The result: a cozy bed and breakfast with a working winery right down the road, nestled in a secluded 30-acre valley just south of the Quad-Cities. Don and Bev run the inn, and John and Jennifer handle the winery.
Bev says having their grandson — John and Jennifer's son, Sawyer, 7 — nearby is their bonus. "That's our hidden agenda," she jokes. "They could've suggested a hog farm, and we would have done it."
Since purchasing the land in fall 2006, the Mitals have developed the area to include a building for wine production they've already outgrown, two homes — one is John and Jennifer's home, the other is Don and Bev's home and the inn — and 2,200 grapevines.
"We planted our first two acres in 2007 and have expanded our vineyard to four acres since then," Jennifer says.
The 2,200 vines consist of five grape varietals: Marquette, LaCrosse, La Crescent, Mars and Reliance. The first three varietals produce wines for Creekside Vineyards Winery; the latter two are table grapes to be enjoyed seasonally by guests, friends and family.
"We have to produce a little of everything to catch a little of everybody," John says. "We touch upon all styles from a dry red to a sweet white."
He finds that some people are surprised to discover that fine wines can be grown and produced in the Midwest. Jennifer agrees. "People aren't aware of varietals that can be grown in the Midwest, that not just California or New York have great wine."

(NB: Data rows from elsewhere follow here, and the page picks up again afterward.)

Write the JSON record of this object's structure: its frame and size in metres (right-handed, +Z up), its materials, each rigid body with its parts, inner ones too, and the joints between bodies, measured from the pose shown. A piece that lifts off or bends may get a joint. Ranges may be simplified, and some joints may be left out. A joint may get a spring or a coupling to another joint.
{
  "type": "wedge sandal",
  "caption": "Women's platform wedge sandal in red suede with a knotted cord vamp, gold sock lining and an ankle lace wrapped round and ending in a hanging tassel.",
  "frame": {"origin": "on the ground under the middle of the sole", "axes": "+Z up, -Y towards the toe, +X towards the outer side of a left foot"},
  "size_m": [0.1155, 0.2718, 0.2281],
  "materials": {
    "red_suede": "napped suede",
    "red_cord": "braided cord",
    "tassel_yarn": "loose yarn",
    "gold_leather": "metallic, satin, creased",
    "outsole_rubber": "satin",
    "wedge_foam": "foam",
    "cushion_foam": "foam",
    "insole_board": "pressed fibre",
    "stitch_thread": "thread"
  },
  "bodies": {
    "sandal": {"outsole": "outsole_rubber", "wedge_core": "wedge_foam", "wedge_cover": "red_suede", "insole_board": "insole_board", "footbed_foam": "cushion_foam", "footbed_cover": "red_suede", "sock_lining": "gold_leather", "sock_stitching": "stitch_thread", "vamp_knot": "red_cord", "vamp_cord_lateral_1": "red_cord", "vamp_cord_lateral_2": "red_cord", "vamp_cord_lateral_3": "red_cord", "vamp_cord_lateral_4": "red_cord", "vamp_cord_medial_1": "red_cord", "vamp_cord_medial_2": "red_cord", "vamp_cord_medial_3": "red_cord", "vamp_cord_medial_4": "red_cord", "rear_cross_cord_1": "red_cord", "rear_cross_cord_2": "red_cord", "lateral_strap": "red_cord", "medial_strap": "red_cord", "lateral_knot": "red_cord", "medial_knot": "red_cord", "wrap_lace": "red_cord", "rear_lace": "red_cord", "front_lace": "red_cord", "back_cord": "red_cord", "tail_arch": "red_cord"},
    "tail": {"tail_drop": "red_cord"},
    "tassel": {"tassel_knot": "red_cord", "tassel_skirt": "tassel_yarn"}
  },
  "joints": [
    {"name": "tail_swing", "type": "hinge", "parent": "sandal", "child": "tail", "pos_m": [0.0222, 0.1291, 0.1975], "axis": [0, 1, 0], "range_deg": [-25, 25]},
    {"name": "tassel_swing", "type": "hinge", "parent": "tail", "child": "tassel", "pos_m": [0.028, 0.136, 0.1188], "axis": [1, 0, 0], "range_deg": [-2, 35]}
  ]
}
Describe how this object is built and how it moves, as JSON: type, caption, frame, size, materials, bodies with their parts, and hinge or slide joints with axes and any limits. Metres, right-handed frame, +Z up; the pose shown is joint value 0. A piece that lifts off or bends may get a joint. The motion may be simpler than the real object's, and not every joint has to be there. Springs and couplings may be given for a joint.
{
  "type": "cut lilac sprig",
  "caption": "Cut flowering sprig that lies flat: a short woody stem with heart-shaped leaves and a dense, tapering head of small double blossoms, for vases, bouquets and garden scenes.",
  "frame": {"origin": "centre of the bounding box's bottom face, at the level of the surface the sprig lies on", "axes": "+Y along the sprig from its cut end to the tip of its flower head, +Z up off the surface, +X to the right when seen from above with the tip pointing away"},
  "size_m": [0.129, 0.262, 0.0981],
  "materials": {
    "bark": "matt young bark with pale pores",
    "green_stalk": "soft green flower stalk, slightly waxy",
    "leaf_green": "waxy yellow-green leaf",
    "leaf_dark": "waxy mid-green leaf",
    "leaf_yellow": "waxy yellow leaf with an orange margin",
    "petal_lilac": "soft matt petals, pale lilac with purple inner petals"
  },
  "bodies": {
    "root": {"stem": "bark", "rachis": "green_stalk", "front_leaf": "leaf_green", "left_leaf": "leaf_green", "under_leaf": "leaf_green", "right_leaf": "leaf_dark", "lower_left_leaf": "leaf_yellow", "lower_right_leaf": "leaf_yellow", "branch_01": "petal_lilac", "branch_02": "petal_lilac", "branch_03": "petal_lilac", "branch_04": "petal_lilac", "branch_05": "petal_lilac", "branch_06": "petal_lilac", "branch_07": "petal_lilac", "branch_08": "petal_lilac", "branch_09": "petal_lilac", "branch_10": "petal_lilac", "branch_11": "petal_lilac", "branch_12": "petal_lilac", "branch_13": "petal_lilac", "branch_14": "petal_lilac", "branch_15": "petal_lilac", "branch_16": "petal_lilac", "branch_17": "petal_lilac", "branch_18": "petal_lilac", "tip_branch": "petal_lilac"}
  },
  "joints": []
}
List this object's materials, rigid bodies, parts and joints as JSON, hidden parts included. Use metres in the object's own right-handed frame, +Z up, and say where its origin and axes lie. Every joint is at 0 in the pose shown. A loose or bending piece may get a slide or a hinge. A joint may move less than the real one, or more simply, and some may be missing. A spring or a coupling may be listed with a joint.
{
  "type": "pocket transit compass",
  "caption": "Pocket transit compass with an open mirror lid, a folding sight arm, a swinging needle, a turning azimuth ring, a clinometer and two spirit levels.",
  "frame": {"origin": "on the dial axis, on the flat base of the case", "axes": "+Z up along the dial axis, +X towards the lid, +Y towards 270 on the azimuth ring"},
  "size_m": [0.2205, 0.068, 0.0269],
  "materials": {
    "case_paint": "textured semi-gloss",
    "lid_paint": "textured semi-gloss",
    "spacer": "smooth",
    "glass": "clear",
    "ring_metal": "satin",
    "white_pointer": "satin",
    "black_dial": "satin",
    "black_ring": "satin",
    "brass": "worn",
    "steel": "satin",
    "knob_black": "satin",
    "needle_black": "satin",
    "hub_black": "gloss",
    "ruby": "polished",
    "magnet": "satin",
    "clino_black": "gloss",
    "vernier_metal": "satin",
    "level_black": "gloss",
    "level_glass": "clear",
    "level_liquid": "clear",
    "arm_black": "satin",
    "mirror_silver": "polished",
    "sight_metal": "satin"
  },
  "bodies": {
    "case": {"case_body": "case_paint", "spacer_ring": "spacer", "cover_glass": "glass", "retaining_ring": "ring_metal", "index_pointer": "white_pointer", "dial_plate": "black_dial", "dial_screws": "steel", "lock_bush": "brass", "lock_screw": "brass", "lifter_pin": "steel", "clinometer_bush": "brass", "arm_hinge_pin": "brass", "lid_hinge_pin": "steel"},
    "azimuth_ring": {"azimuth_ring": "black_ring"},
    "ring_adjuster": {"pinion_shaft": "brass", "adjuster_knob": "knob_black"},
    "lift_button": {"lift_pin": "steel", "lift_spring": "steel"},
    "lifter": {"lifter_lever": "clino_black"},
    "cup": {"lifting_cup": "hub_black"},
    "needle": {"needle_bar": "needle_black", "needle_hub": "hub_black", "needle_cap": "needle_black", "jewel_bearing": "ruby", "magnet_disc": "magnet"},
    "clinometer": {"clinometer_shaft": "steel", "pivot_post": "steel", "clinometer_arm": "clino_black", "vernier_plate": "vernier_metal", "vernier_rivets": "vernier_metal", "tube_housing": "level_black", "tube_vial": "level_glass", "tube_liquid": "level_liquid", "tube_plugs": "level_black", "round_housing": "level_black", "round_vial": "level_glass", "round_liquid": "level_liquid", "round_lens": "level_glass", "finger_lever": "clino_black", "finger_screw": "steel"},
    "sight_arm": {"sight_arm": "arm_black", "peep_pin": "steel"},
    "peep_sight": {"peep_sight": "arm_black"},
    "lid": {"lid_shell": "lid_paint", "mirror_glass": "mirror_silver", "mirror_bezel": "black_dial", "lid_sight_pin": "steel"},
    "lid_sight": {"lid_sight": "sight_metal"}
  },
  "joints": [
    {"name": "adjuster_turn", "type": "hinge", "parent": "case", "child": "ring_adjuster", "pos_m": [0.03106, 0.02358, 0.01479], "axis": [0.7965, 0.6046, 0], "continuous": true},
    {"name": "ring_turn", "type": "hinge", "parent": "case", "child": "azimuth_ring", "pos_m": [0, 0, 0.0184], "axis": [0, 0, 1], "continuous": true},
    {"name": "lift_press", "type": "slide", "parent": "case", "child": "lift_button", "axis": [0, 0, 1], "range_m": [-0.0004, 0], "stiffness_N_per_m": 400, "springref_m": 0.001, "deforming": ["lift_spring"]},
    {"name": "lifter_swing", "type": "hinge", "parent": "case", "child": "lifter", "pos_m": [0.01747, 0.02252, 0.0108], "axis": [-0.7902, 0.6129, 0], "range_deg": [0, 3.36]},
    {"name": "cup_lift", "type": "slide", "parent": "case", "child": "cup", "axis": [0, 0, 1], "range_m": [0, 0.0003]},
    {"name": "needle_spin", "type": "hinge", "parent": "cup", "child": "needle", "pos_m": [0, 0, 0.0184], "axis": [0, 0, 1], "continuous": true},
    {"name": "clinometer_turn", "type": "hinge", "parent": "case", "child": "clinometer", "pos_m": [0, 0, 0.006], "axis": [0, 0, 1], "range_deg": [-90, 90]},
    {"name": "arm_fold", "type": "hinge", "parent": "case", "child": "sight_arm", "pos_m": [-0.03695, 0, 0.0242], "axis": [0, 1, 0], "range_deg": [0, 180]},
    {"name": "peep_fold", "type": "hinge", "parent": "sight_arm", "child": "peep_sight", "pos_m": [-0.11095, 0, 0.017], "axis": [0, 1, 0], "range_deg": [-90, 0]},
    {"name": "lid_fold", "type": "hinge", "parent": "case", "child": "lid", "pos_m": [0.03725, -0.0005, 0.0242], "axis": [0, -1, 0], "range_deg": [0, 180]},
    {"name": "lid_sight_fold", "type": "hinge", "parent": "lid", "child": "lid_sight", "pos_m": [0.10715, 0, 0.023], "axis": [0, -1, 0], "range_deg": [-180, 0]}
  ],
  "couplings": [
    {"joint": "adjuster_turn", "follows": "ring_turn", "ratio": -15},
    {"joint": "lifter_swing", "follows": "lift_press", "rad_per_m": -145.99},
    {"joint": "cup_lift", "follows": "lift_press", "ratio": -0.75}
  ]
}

Producing great wine starts with high quality grapes. John cites the slope aspect and low fertility soils as advantages of their operation.
The Mitals also use environmentally friendly methods in the vineyard and inn, such as geothermal heating and cooling, an integrated pest management system to avoid unnecessary use of chemicals on the vines, and on-site recycling. They have plans to incorporate solar panels on future construction.
In fall 2011, the Mitals had their first wine production season and hosted their first open-air tastings. Jennifer says it felt surreal to experience their first tastings, realizing they'd met their goal of making and selling wine and receiving positive responses.
"The nicest compliment we had all season was, 'We feel very lucky the Quad-Cities has this for us,' " Jennifer recalls. The intimate venue offered the Mitals the chance to get to know their guests and vice versa.
The Mitals released five types of wine last fall and plan to release nine in 2012. They also enjoyed a first harvest on their Mars and Reliance table grapes, did a U-pick with family and friends, and sampled some tasty grape jellies made from the Mars varietal.
They produced 3,000 bottles of wine in 2011 and are aiming for 7,000 bottles in 2012. Their ultimate, long-term goal is to reach the 15,000-gallon mark, which equals 45,000 bottles of wine.
"We've taken pasture and made a home and agricultural product and been so welcomed by the community," Jennifer says. "Patience is a virtue. With time, effort and dedication, anything is possible."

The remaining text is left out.